First, although many of you reading know a good amount about the project, I think a little background as to why we are spending 2 months in Padang, Indonesia would be appropriate. For the past 1 ½ years, GeoHazards International (GHI) and Stanford Engineers for a Sustainable World (ESW) have been working towards tsunami preparedness in Padang. This city is at the highest tsunami risk in the world, and the local government has not worked very hard to prepare its population of nearly 1 million, half of whom live within 1 km from the coast. Stanford ESW held a class in Spring 2009 to learn about the problem and come up with a few different ways to combat it, from vertical evacuation in buildings, to horizontal evacuation capacity in terms of bridges and other infrastructure in addition to more research into the earthquake and tsunami hazard. In the Summer of 2009, Kelly Wood and Scott Henderson from Stanford, and Veronica Cedillos from GHI, spent about 2 months in Padang researching buildings and the general capacity of the city to handle a catastrophic tsunami that is bound to happen in the next 30 years. On September 30, 2009, Padang experienced a M7.6 earthquake that destroyed many buildings in the city and made apparent the problems that the city will have with evacuation if there is in fact a tsunami (luckily it was only 12” rather than 20m).

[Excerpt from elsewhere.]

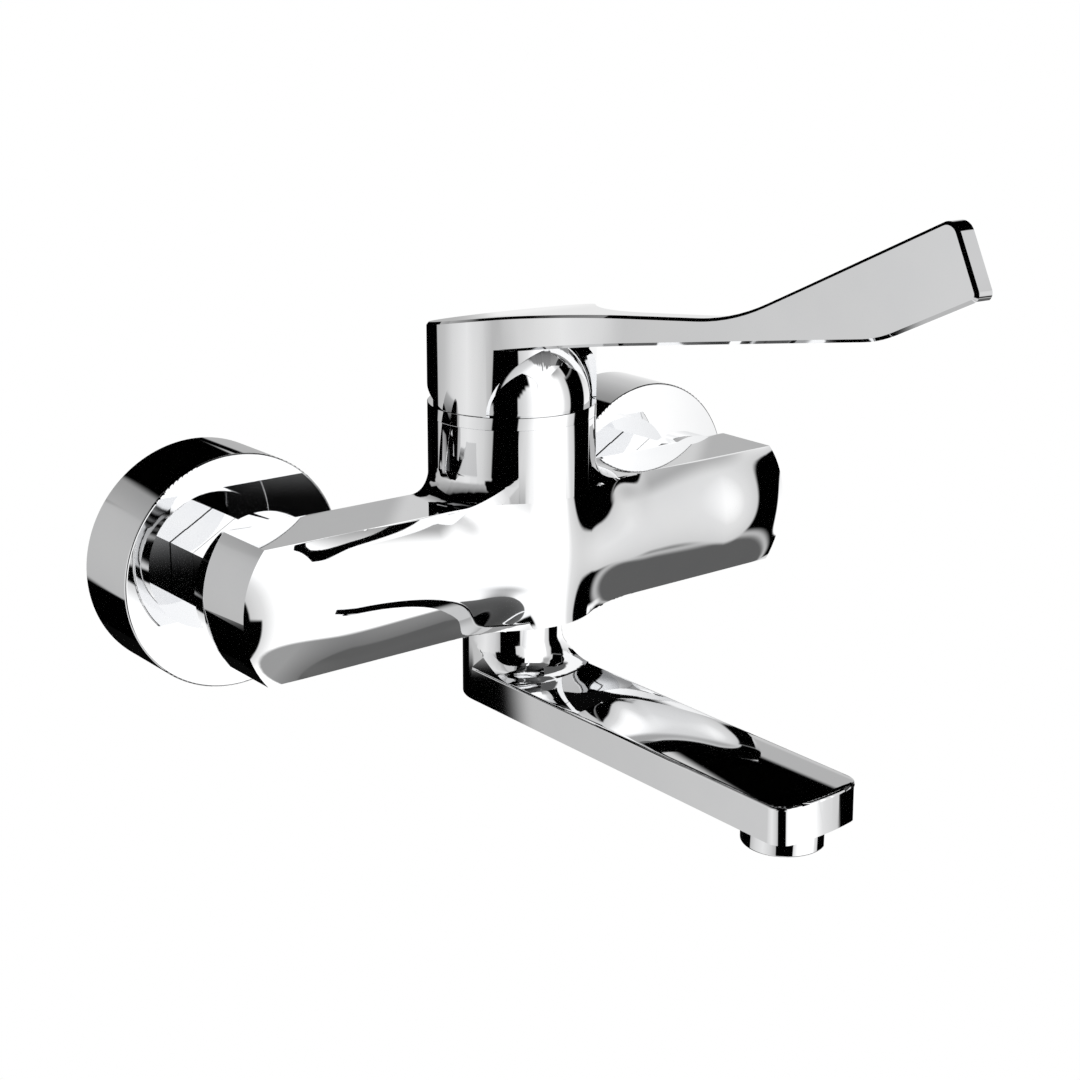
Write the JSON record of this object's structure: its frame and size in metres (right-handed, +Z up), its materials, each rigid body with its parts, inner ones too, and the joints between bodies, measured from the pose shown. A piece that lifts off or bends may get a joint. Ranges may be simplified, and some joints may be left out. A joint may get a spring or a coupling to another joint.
{
  "type": "wall-mounted basin mixer",
  "caption": "Wall-mounted single-lever basin mixer with a flat swivel spout, a hooded lever with a slim raised paddle, and round wall flanges",
  "frame": {"origin": "on the wall plane, midway between the two inlets", "axes": "+X to the right, +Y into the wall, +Z up"},
  "size_m": [0.2158, 0.2308, 0.1614],
  "materials": {
    "chrome": "polished",
    "brass": "machined",
    "steel": "machined",
    "rubber": "matte",
    "ceramic": "lapped",
    "grey_plastic": "moulded"
  },
  "bodies": {
    "fixed": {"mixer_body": "chrome", "cartridge_base": "grey_plastic", "cartridge_base_seals": "rubber", "fixed_ceramic_disc": "ceramic", "cartridge_housing": "grey_plastic", "cartridge_nut": "brass", "collar_ring": "chrome", "dome_cover": "chrome", "spout_stop_screw": "steel", "wall_flange_left": "chrome", "wall_union_left": "brass", "union_nut_left": "chrome", "inlet_tail_left": "brass", "inlet_seal_left": "rubber", "inlet_strainer_left": "steel", "wall_flange_right": "chrome", "wall_union_right": "brass", "union_nut_right": "chrome", "inlet_tail_right": "brass", "inlet_seal_right": "rubber", "inlet_strainer_right": "steel"},
    "turner": {"turning_sleeve": "grey_plastic", "pivot_pin": "steel"},
    "handle": {"lever": "chrome", "spindle": "brass", "lever_grub_screw": "steel", "screw_cap": "chrome"},
    "slider": {"moving_ceramic_disc": "ceramic", "disc_driver": "grey_plastic"},
    "swivel_spout": {"spout": "chrome", "spout_bearing_ring": "grey_plastic", "spout_o_rings": "rubber", "aerator_housing": "chrome", "aerator_insert": "grey_plastic", "aerator_seal": "rubber"}
  },
  "joints": [
    {"name": "temperature_turn", "type": "hinge", "parent": "fixed", "child": "turner", "pos_m": [0, -0.0485, 0.043], "axis": [0, 0, 1], "range_deg": [-50, 50]},
    {"name": "flow_lift", "type": "hinge", "parent": "turner", "child": "handle", "pos_m": [0, -0.0485, 0.043], "axis": [-1, 0, 0], "range_deg": [0, 20]},
    {"name": "disc_slide", "type": "slide", "parent": "turner", "child": "slider", "axis": [0, -1, 0], "range_m": [0, 0.00691]},
    {"name": "spout_swing", "type": "hinge", "parent": "fixed", "child": "swivel_spout", "pos_m": [0, -0.0485, -0.01], "axis": [0, 0, 1], "range_deg": [-60, 60]}
  ],
  "couplings": [
    {"joint": "disc_slide", "follows": "flow_lift", "m_per_rad": 0.0198}
  ]
}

Building on the research from the summer and that from the class in the Spring, ESW held a seminar in Winter 2010, led by Kelly Wood, that described to the new batch of Stanford ESW students the issues that Padang faces. After Adam Jongeward and I (Greg Rulifson) took a quick 10 day reconnaissance trip over Spring Break 2010 to work with the students at Andalas University (our partner university) and try to understand what is most important to address in the city with the students who were enrolled in the class for Spring 2010 that I led with Adam. We arrived at 4 teams for the 16 students in the class, who all did great work that we are able to use when discussing the potential of the different options (artificial hill - TEREP, retrofit, new building) that exist for vertical evacuation. This is incredibly important for those who cannot evacuate in time horizontally (away from the coast), so they need to be able to seek safety by getting above the flow of water. I will try to post the products that the teams produced by the end of the quarter that we are working with currently in Padang.

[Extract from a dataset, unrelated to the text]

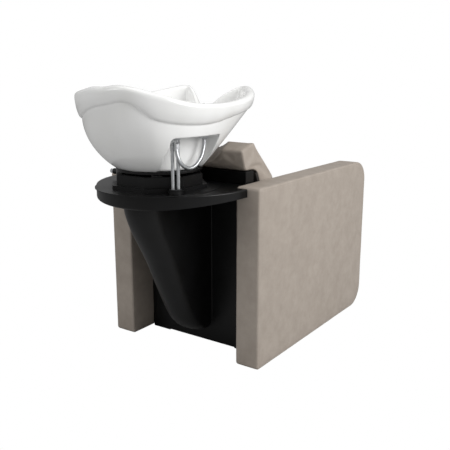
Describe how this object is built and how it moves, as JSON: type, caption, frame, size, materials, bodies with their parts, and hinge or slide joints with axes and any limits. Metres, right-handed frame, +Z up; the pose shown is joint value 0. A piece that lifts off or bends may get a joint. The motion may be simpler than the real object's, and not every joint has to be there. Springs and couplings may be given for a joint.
{
  "type": "salon wash unit",
  "caption": "Hair salon wash unit: low padded seat between slab arms, with a tilting ceramic neck basin, mixer tap, hand shower and drain on a half round shelf behind it",
  "frame": {"origin": "on the floor under the centre of the whole unit's box", "axes": "+X across the seat to the sitter's right seen from behind the basin, +Y from the seat to the basin, +Z up"},
  "size_m": [0.68, 1.24, 0.986],
  "materials": {
    "upholstery": "soft semi-matt coated leather, mottled taupe",
    "board": "plain plywood",
    "black_foot": "matt",
    "zinc_fixings": "bright zinc plated",
    "panel_black": "satin black laminate",
    "frame_paint": "satin black powder coat",
    "black_plastic": "fine satin grain",
    "plated_steel": "satin",
    "waste_plastic": "plain grey white",
    "drain_rubber": "matt grey",
    "brass": "plain turned",
    "copper_pipe": "drawn copper tube",
    "braided_hose": "polished metal hose",
    "glazed_white": "white gloss glaze",
    "chrome": "polished",
    "spray_face": "satin grey",
    "handle_red": "gloss",
    "handle_blue": "gloss"
  },
  "bodies": {
    "frame": {"arm_left": "upholstery", "arm_right": "upholstery", "arm_cores": "board", "arm_glides": "black_foot", "arm_bolts": "zinc_fixings", "seat_cushion": "upholstery", "seat_board": "board", "backrest_cushion": "upholstery", "backrest_board": "board", "front_panel": "panel_black", "lower_rails": "frame_paint", "upper_rails": "frame_paint", "posts": "frame_paint", "crossbars": "frame_paint", "floor_plates": "frame_paint", "shelf_plate": "frame_paint", "gussets": "frame_paint", "rear_cover": "black_plastic", "shelf": "black_plastic", "riser": "black_plastic", "tilt_housing": "black_plastic", "hinge_bracket": "plated_steel", "hinge_pin": "zinc_fixings", "bracket_bolts": "zinc_fixings", "lock_bracket": "plated_steel", "hose_grommet": "black_foot", "waste_funnel": "waste_plastic", "drain_hose": "drain_rubber", "drain_stub": "waste_plastic", "valve_bracket": "frame_paint", "valve_bodies": "brass", "supply_pipes": "copper_pipe", "supply_hose_hot": "braided_hose", "supply_hose_cold": "braided_hose"},
    "basin_unit": {"basin": "glazed_white", "cradle": "black_plastic", "basin_gasket": "black_foot", "basin_bolts": "zinc_fixings", "lock_quadrant": "plated_steel", "waste_flange": "chrome", "waste_nut": "chrome", "tail_pipe": "waste_plastic", "mixer_body": "chrome", "mixer_nut": "brass", "hose_guide": "chrome", "shower_hose": "braided_hose"},
    "strainer": {"hair_trap": "chrome"},
    "tap_cap": {"mixer_cap": "chrome"},
    "tap_lever": {"mixer_lever": "chrome"},
    "shower_head": {"hand_shower": "chrome", "spray_plate": "spray_face"},
    "tilt_lock": {"lock_knob": "chrome"},
    "hot_valve": {"valve_handle_hot": "handle_red"},
    "cold_valve": {"valve_handle_cold": "handle_blue"}
  },
  "joints": [
    {"name": "basin_tilt", "type": "hinge", "parent": "frame", "child": "basin_unit", "pos_m": [0, 0.262, 0.69], "axis": [1, 0, 0], "range_deg": [0, 8], "deforming": ["supply_hose_hot", "supply_hose_cold"]},
    {"name": "lock_turn", "type": "hinge", "parent": "frame", "child": "tilt_lock", "pos_m": [0.166, 0.404, 0.686], "axis": [1, 0, 0], "range_deg": [0, 120]},
    {"name": "tap_swing", "type": "hinge", "parent": "basin_unit", "child": "tap_cap", "pos_m": [-0.156, 0.46, 0.885], "axis": [0, 0, 1], "range_deg": [-45, 45]},
    {"name": "tap_lift", "type": "hinge", "parent": "tap_cap", "child": "tap_lever", "pos_m": [-0.162, 0.46, 0.905], "axis": [0, -1, 0], "range_deg": [0, 22]},
    {"name": "shower_lift", "type": "slide", "parent": "basin_unit", "child": "shower_head", "axis": [0, 0, 1], "range_m": [0, 0.15]},
    {"name": "trap_lift", "type": "slide", "parent": "basin_unit", "child": "strainer", "axis": [0, 0, 1], "range_m": [0, 0.1]},
    {"name": "hot_valve_turn", "type": "hinge", "parent": "frame", "child": "hot_valve", "pos_m": [0.09, 0.035, 0.068], "axis": [0, 1, 0], "range_deg": [0, 90]},
    {"name": "cold_valve_turn", "type": "hinge", "parent": "frame", "child": "cold_valve", "pos_m": [-0.09, 0.035, 0.068], "axis": [0, -1, 0], "range_deg": [0, 90]}
  ]
}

This project has been very successful with the support of the John A. Blume Earthquake Engineering Center, Stanford ESW, engineering firms in the Bay Area who have generously offered their expertise and time, and GeoHazards International who has a great interest in working with the students and engaging them in a real problem existing in the world today. Also, the project won a Mondialogo award, which allowed two students from Andalas University (Andi Syukri and Fengky Yoresta) to visit Stanford and San Francisco for three weeks at the end of the Spring quarter. We are very thankful to have been able to strengthen the bond and collaboration between the universities so this summer work is even more productive since we know each other well. And now, on to Summer 2010…
Lucy and I arrived in Padang from Kuala Lumpur on Tuesday, June 29th in the afternoon, greeted by Fengky, one of the Andalas University students who came to Stanford. A short bus ride and a walk brought us to our summer residence: the dorms at Fakultas Kedokteran (medical school). Andalas University has generously allowed us to stay there with other foreigners who are teaching at the university or doing research. They are all great people and a lot of fun to hang out with in the evenings to go to the beach or watch the World Cup games from 1-3am. Our cozy little room has worked out very well so far after a little fixing up to keep the mosquitos out, especially the refreshing bucket showers each day.